Какую?! Это, пожалуй, теперь известно воем: четко и ясно определил Гашкин, перестаравшись — Латохин, совершенно невольно — тетя Маша, любившая ее, Нину.
А ведь все могло быть иначе.
«Мы знаем, как тебе трудно, — сказали бы ей. — В тяжелое положение ты, Нина, попала потому, что отчасти виновата сама, отчасти потому, что в такой ситуации легче оступиться».
«Ой, как вы правы! — ответила бы Нина, поражаясь проницательности людской и справедливости. — Я конечно же виновата, только не в том, о чем думают некоторые…»
«Мы знаем, как тебе трудно, Нина. Но мы видим, как ты стараешься загладить свою вину…»
И Нина ответила бы с радостью и энтузиазмом:
«Давайте любую работу. Я ничего не боюсь, никакой работы! Даже самой тяжелой! Я буду так работать!.. Только не нужно обо мне плохо думать. Хуже, чем я есть… Нельзя этого!.. Непереносимо!.. Нельзя выдержать!..»
«Ну, а как же насчет газет? Не читаешь ведь ничего…»
«Что вы?! Читаю, — сказала бы она. — Все, что только можно достать, все читаю. «Правду», «Комсомольскую…».
«А книги?»
«Конечно же. Без них нельзя…»
«Как ты живешь, Нина Ободова? — спросили бы ее. — Есть у тебя кто-нибудь из родных?»
«Одна. И могу навсегда остаться одной, если все обо мне будут думать так, как некоторые… Кому же я нужна такая?..»
Поговорили бы о житье-бытье, а потом бы ей сказали:
«Нет, Нина, так плохо о тебе не думают. Но работы этой тебе мало. Ты можешь сделать гораздо больше».
«Правда. Я больше могу сделать. И я хочу больше!»
А на прощание ей сказали бы:
«Желаем успехов, Ниночка… Товарищ Ободова! До свидания, Ниночка Ободова!»
Ей крепко бы пожали руку, и тот, кто так поговорил бы с ней, непременно почувствовал бы, как дороги ей понимание, человеческое участие и тепло.
Но ничего этого не случилось.
Нина Ободова постояла, не отвечая Варе Козыревой, и, почувствовав, как гулко стало колотиться сердце, пошла, еле передвигая ноги, вдруг ставшие такими тяжелыми.

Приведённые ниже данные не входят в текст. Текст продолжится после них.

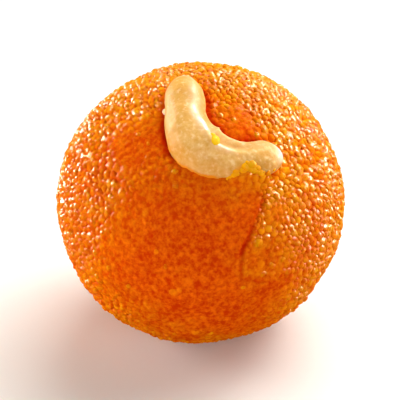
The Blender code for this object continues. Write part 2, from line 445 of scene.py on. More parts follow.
smearing = {
    "place": (-2, 0),
    "widths": (40, 56),
    "strength": 1.06,
    "everywhere": 0.02,
    # its patches: wavelength, strength, seed
    "patchLayers": [(0.013, 0.5, 21), (0.005, 0.25, 22)],
    "patches": 0.24,
    "flankPatches": 0.30,  # share of the patches' strength that is left away from the front
    "relief": 0.26,  # share of the relief that shows through it
    "rightBank": 0.30,  # how much of it the crack's right bank lacks
    # smaller patches: azimuth, elevation, width, strength, and 1 where it ends at the crack
    "spots": [
        (27, 61, 13, 0.78, 0),
        (33, 22, 9, 0.62, 0),
        (-36, 50, 17, 0.78, 0),
        (20, 22, 14, 1.1, 1),
        (23, 7, 10, 0.80, 0),
    ],
}

# pearls settle against their neighbours: the room they want, in mean distances, and how fast they move
settling = {"neighbours": 8, "room": 1.06, "push": 0.38}


def spreadSites(count, sizes, random, rounds, fixed=np.empty((0, 3))):
    # random places that push each other away until each has room for its size; the fixed ones come first
    sites = unitRows(random.normal(size=(count, 3)))
    sites[: len(fixed)] = fixed
    pitch = sqrt(4 * pi / count * 2 / sqrt(3))
    for _ in range(rounds):
        tree = KDTree(count)
        for index, site in enumerate(sites):
            tree.insert(site, index)
        tree.balance()
        found = [tree.find_n(site, settling["neighbours"] + 1)[1:] for site in sites]
        near = np.array([[neighbour[1] for neighbour in row] for row in found])
        apart = sites[:, None] - sites[near]
        gap = np.linalg.norm(apart, axis=2)
        wanted = settling["room"] * pitch * (sizes[:, None] + sizes[near]) / 2
        push = np.clip(wanted - gap, 0, None) * settling["push"]
        sites = unitRows(sites + (apart / np.maximum(gap, 1e-6)[..., None] * push[..., None]).sum(axis=1))
        sites[: len(fixed)] = fixed
    return sites


def cellsAround(sites):
    # neighbouring sites in threes, and for each site the threes and neighbours round it in order
    hull = bmesh.new()
    for site in sites:
        hull.verts.new(site)
    bmesh.ops.convex_hull(hull, input=hull.verts)
    bmesh.ops.recalc_face_normals(hull, faces=hull.faces)
    hull.verts.index_update()
    hull.faces.index_update()
    threes = np.array([[vertex.index for vertex in face.verts] for face in hull.faces])
    rounds = []
    for vertex in hull.verts:
        start = loop = vertex.link_loops[0]
        around = []
        while not around or loop != start:
            around.append((loop.face.index, loop.link_loop_prev.vert.index))
            loop = loop.link_loop_prev.link_loop_radial_next
        rounds.append(around)
    hull.free()
    return threes, rounds


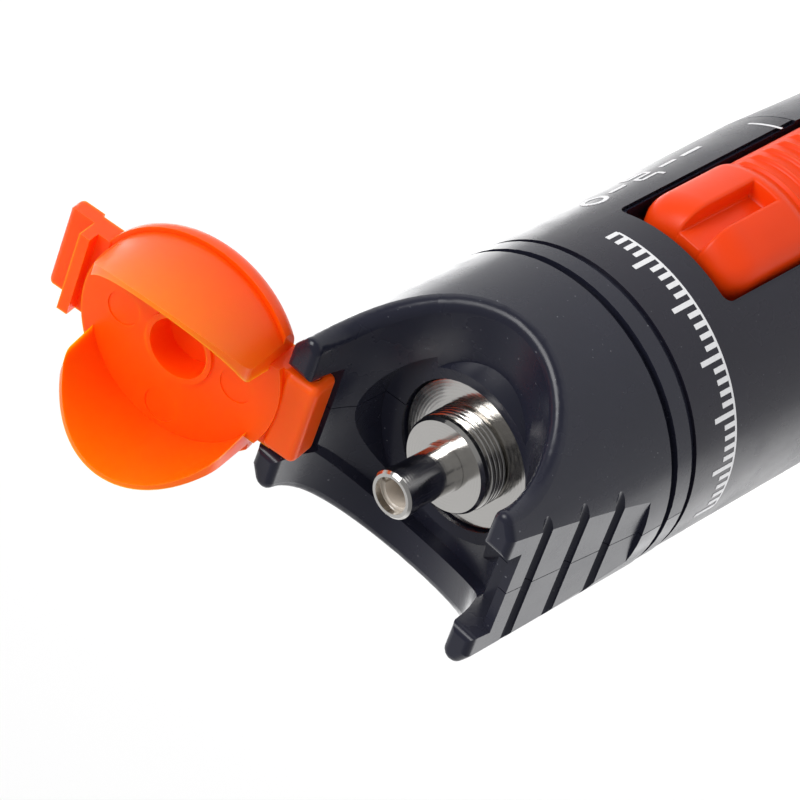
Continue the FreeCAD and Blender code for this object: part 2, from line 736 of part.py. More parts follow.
collar_top = bulkhead_back
collar_bottom = collar_top - S.collar_thickness
laser_top = collar_bottom
laser_bottom = laser_top - S.laser_length
sleeve_radius = S.ferrule_radius + S.sleeve_wall
tube_bore = sleeve_radius + S.fit_gap * 0.5
tube_top = head_rear + S.tube_height
sleeve_top = tube_top - S.tube_lip - S.fit_gap


def build_connector():
    """Turned threaded flange with a collar behind the bulkhead and a through bore for the tube."""
    bore = S.tube_radius + S.fit_gap * 0.2
    root = S.thread_radius - S.thread_depth
    return turned("connector_flange", [
        (bore, collar_bottom), (S.collar_radius, collar_bottom), (S.collar_radius, collar_top),
        (S.flange_radius, collar_top), (S.flange_radius, head_rear + S.flange_height),
        (root, head_rear + S.flange_height),
        (root, head_rear + S.flange_height + S.thread_length),
        (S.thread_radius - S.fit_gap, head_rear + S.flange_height + S.thread_length),
        (S.thread_radius - S.fit_gap, head_rear + S.thread_height - S.thread_chamfer),
        (S.thread_radius - S.thread_chamfer, head_rear + S.thread_height),
        (bore, head_rear + S.thread_height)])


def build_tube():
    """Thin ferrule tube with a rolled front rim that keeps the ceramic sleeve in."""
    slim = S.tube_radius - S.tube_waist
    rim_low = tube_top - S.tube_rim
    shoulder = head_rear + S.thread_height
    return turned("ferrule_tube", [
        (tube_bore, collar_bottom), (S.tube_radius, collar_bottom), (S.tube_radius, shoulder + 0.6),
        (slim, shoulder + 0.6), (slim, rim_low), (S.tube_radius, rim_low),
        (S.tube_radius, tube_top - 0.2), (S.tube_radius - 0.2, tube_top),
        (S.tube_lip_radius, tube_top), (S.tube_lip_radius, sleeve_top + S.fit_gap),
        (tube_bore, sleeve_top + S.fit_gap)])


def build_sleeve():
    """Split ceramic sleeve that grips a 2.5 mm ferrule."""
    low = sleeve_top - S.sleeve_length
    ring = turned("sleeve_ring", [(S.ferrule_radius, low), (sleeve_radius, low),
                                  (sleeve_radius, sleeve_top), (S.ferrule_radius, sleeve_top)])
    split = box("sleeve_slot", (ZERO, -S.sleeve_split / 2, low - 1),
                (sleeve_radius + 1, S.sleeve_split / 2, sleeve_top + 1))
    return cut("ceramic_sleeve", ring, split)


def build_laser():
    """Brass laser barrel with its lens in front and the diode pressed in behind."""
    floor = laser_bottom + S.diode_length
    barrel = turned("laser_barrel", [
        (S.diode_radius + S.fit_gap, laser_bottom), (S.laser_radius, laser_bottom),
        (S.laser_radius, laser_top), (S.laser_bore, laser_top), (S.laser_bore, floor),
        (S.diode_radius * 0.6, floor), (S.diode_radius * 0.6, floor - 0.6),
        (S.diode_radius + S.fit_gap, floor - 0.6)])
    diode = cylinder("laser_diode", S.diode_radius, laser_bottom + S.fit_gap, floor - 0.6 - S.fit_gap * 0.5)
    lens_radius = S.laser_bore - S.fit_gap * 0.5
    lens_low = laser_top - S.lens_thickness * 2
    lens_top = lens_low + S.lens_thickness
    lens = turned("collimator_lens", [
        (ZERO, lens_low), (lens_radius, lens_low), (lens_radius, lens_top - S.lens_thickness * 0.5),
        (lens_radius * 0.7, lens_top - S.lens_thickness * 0.2), (ZERO, lens_top)])
    return barrel, diode, lens


# ---------------------------------------------------------------- cells and tail

def build_cells():
    """Two AA cells in line, nubs towards the head."""
    cells = []
    for number, name in enumerate(("rear_cell", "front_cell")):
        low = cell_bottom + S.cell_length * number
        high = low + S.cell_length
        cells.append(turned(name, [
            (ZERO, low), (S.cell_radius - 0.5, low), (S.cell_radius, low + 0.5),
            (S.cell_radius, high - S.cell_nub_height - 0.5),
            (S.cell_radius - 0.5, high - S.cell_nub_height),
            (S.cell_nub_radius, high - S.cell_nub_height), (S.cell_nub_radius, high), (ZERO, high)]))
    contact = cylinder("front_contact", S.contact_radius, cells_top, cells_top + S.contact_thickness)
    return cells + [contact]


def build_tail():
    """Screwed tail cap with its seal ring and the bent leaf that carries the current."""
    spigot = shell_bore - S.fit_gap * 0.8
    spigot_top = S.tail_length + S.spigot_length
    seal_level = S.tail_length + S.seal_offset
    groove = spigot - S.seal_radius * 2 + S.fit_gap
    inner = spigot - S.spigot_wall
    blank = turned("tail_blank", [
        (ZERO, ZERO), (S.rear_radius - S.tail_edge, ZERO), (S.rear_radius, S.tail_edge),
        (S.rear_radius, S.tail_length - S.fit_gap), (spigot, S.tail_length - S.fit_gap),
        (spigot, seal_level - S.seal_radius - S.fit_gap), (groove, seal_level - S.seal_radius - S.fit_gap),
        (groove, seal_level + S.seal_radius + S.fit_gap), (spigot, seal_level + S.seal_radius + S.fit_gap),
        (spigot, spigot_top), (inner, spigot_top), (inner, S.tail_floor), (ZERO, S.tail_floor)])
    flutes = []
    count = int(SIZES["flute_count"])
    for number in range(count):
        flute = cylinder("flute_%02d" % (number + 1), S.flute_radius, S.tail_edge * 2,
                         S.tail_length - S.tail_edge)
        turn = "(%d * 360 / Sizes.flute_count)" % number
        reach = (S.rear_radius + S.flute_radius * 0.4).text
        flute.setExpression("Placement.Base.x", "%s * cos(%s)" % (reach, turn))
        flute.setExpression("Placement.Base.y", "%s * sin(%s)" % (reach, turn))
        flutes.append(flute)
    tail = cut("tail_cap", blank, fuse("tail_flutes", *flutes))

    ring = S.seal_radius - S.fit_gap * 0.5
    flat = ring * 0.414
    middle = groove + S.seal_radius
    seal = turned("seal_ring", [
        (middle - ring, seal_level - flat), (middle - flat, seal_level - ring),
        (middle + flat, seal_level - ring), (middle + ring, seal_level - flat),
        (middle + ring, seal_level + flat), (middle + flat, seal_level + ring),
        (middle - flat, seal_level + ring), (middle - ring, seal_level + flat)])

    low = S.tail_floor
    high = cell_bottom - S.fit_gap
    reach = S.leaf_reach
    sheet = S.leaf_thickness
    spring = DOC.addObject("PartDesign::Body", "tail_spring")
    leaf = spring.newObject("PartDesign::Pad", "leaf_pad")
    leaf.Profile = outline_sketch(spring, "leaf_outline", [
        (-reach, low), (reach, low), (reach + sheet, low + sheet), (-reach * 0.2, high),
        (-reach * 0.6, high), (-reach * 0.6, high - sheet), (-reach * 0.24, high - sheet),
        (reach - sheet * 2, low + sheet), (-reach, low + sheet)])
    leaf.setExpression("Length", (S.leaf_half_width * 2).text)
    leaf.SideType = "Symmetric"
    spring.Tip = leaf
    return tail, seal, spring


# ---------------------------------------------------------------- build and write

def collect():
    parts = list(build_shells())
    parts.append(build_label())
    parts.append(build_cap())
    parts.append(build_hinge_pin())
    parts.append(build_slide())
    parts.append(build_lever())
    parts += build_board()
    parts.append(build_connector())
    parts.append(build_tube())
    parts.append(build_sleeve())
    parts += build_laser()
    parts += build_cells()
    parts += build_tail()
    return parts


def check(parts):
    """Stop on any failed object or unsound sub-part."""
    for obj in DOC.Objects:
        if "Invalid" in obj.State or "Error" in obj.State:
            raise RuntimeError("failed: %s %s" % (obj.Name, obj.State))
    for part in parts:
        shape = part.Shape
        if shape.isNull() or not shape.isValid() or not shape.Solids:
            raise RuntimeError("unsound: " + part.Label)


def main():
    parts = collect()
    DOC.recompute()
    check(parts)
    os.makedirs("parts", exist_ok=True)
    for part in parts:
        part.Label = part.Name
        part.Shape.exportStep("parts/%s.step" % part.Label)
        print(part.Label, len(part.Shape.Solids), round(part.Shape.Volume, 2))


main()
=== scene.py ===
"""Dressed model of a pen-type visual fault locator: finishes, printed marks, thread and studio."""

import logging
import math
from dataclasses import dataclass
from enum import Enum

import bpy
import numpy as np
from mathutils import Matrix, Vector


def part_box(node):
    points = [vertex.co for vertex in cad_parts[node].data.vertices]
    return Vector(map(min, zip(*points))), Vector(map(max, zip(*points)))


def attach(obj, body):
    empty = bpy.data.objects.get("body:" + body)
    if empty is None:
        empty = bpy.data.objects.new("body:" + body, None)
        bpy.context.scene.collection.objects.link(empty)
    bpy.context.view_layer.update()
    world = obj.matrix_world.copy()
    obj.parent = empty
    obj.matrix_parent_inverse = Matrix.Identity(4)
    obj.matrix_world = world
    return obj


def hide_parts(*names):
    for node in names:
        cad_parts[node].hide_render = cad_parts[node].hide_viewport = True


logging.basicConfig(level=logging.INFO, format="%(message)s")
LOG = logging.getLogger("fault_locator")

MM = 0.001
FULL_TURN = 2.0 * math.pi
QUARTER_TURN = math.pi / 2.0
# the open cap's own upward direction leans ten degrees from the pen's axis
OPEN_CAP_LEAN = math.radians(10.0)
OPEN_CAP_UP = (-math.sin(OPEN_CAP_LEAN), 0.0, math.cos(OPEN_CAP_LEAN))
Colour = tuple[float, float, float, float]
Point = tuple[float, float, float]
Pair = tuple[float, float]
Socket = bpy.types.NodeSocket
Material = bpy.types.Material
# nearly all values of a noise lie in this range
NOISE_RANGE: Pair = (0.3, 0.7)
# from the head's rear end, just ahead of the label, to the tips of its prongs
HEAD_LENGTH_MM = 17.7
# the Mix node's colour sockets share their names with others, so they go by number
MIX_FACTOR, MIX_UNDER, MIX_OVER, MIX_RESULT = 0, 6, 7, 2


# ---------------- small helpers

def linear(hex_code: str) -> Colour:
    """Turn an sRGB hex colour into linear RGBA.

    Each channel follows the sRGB curve: a straight toe up to 0.04045, then a power of 2.4.

    Args:
        hex_code: colour as "#rrggbb".

    Returns:
        Linear red, green and blue, and an alpha of one.
    """
    parts = [int(hex_code[i:i + 2], 16) / 255.0 for i in (1, 3, 5)]
    red, green, blue = [c / 12.92 if c <= 0.04045 else ((c + 0.055) / 1.055) ** 2.4 for c in parts]
    return red, green, blue, 1.0


def shade(colour: Colour, factor: float) -> Colour:
    """Scale a linear colour's three channels, each held at one."""
    red, green, blue = (min(1.0, channel * factor) for channel in colour[:3])
    return red, green, blue, 1.0


def octaves(size_mm: float, detail: float = 3.0) -> dict[str, float]:
    """Input values of a noise whose largest patches have this real size."""
    return {"Scale": 1.0 / (size_mm * MM), "Detail": detail, "Roughness": 0.55}


def span(source: Pair, target: Pair = (0.0, 1.0)) -> dict[str, float]:
    """Input values of a map from one range to another, held at both ends."""
    return {"From Min": source[0], "From Max": source[1], "To Min": target[0], "To Max": target[1]}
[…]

Она не слышала, как на улице остановилась машина, как рокотал ее мотор…
— Хозяюшка!
Распахнув калитку, к Нине легко шла девушка — лейтенант медицинской службы.
— Хозяюшка, это ведь улица Дзержинского?
— Да…
— Значит, здесь. — Девушка-лейтенант обернулась и крикнула в открытую калитку людям на машине: — Здесь!
К ней подошли двое пожилых солдат, а девушка-лейтенант все оглядывала двор и огород, выискивая что-то и не находя.
— Федоренков, ведь здесь же вот, правда? — обратилась она к одному из солдат.
— По-моему, здесь, товарищ лейтенант. — Внимательно вглядываясь из-под седых мохнатых бровей, солдат метр за метром словно прощупывал двор. — Вот здесь где-то. — Солдат кивнул на тополь в углу двора.